Additionally, the resort utilizes surface lifts (magic carpets) for its beginner learning area and operates two dedicated tubing lifts for its snow tubing park. During the summer and fall seasons, the Apex triple chairlift is operated for scenic rides and hiking access to its 5-acre Aerial Treetop Adventure Park.

== West Mountain Racing ==

Founded in 2012, West Mountain Racing (WMR) is a private alpine ski racing club and race event management company operating year-round out of West Mountain Ski Resort.

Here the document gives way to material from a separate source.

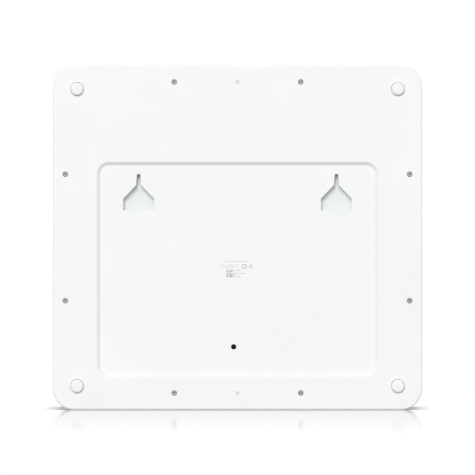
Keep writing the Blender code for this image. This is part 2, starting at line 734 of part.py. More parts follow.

The program provides alpine race training, technical support, and off-season conditioning programs for athletes ranging from youth levels (U8) through FIS and post-graduate competitors.

=== Coaching Staff ===

According to the official West Mountain Racing staff directory for the 2026–2027 season, the program's coaching and leadership staff includes:

- Thomas Vonn – WMR Alpine Technical Director and Head Men's FIS Coach.
- Louis Farone – Alpine Race Director and U16–U18 Juniors Head Coach.
- Christian Chedel – FIS Assistant Coach, West Mountain House Manager, and Athletic Development Advisor.
- Sara Montgomery – Program Director for West Mountain Racing and General Manager of West Mountain.

Steve Lathrop served as Alpine Race Director for West Mountain Racing until 2026.

=== Competition and participation ===

WMR athletes participate in alpine ski racing competitions sanctioned by New York State Ski Racing Association (NYSSRA), U.S. Ski & Snowboard, and FIS in the United States and Canada.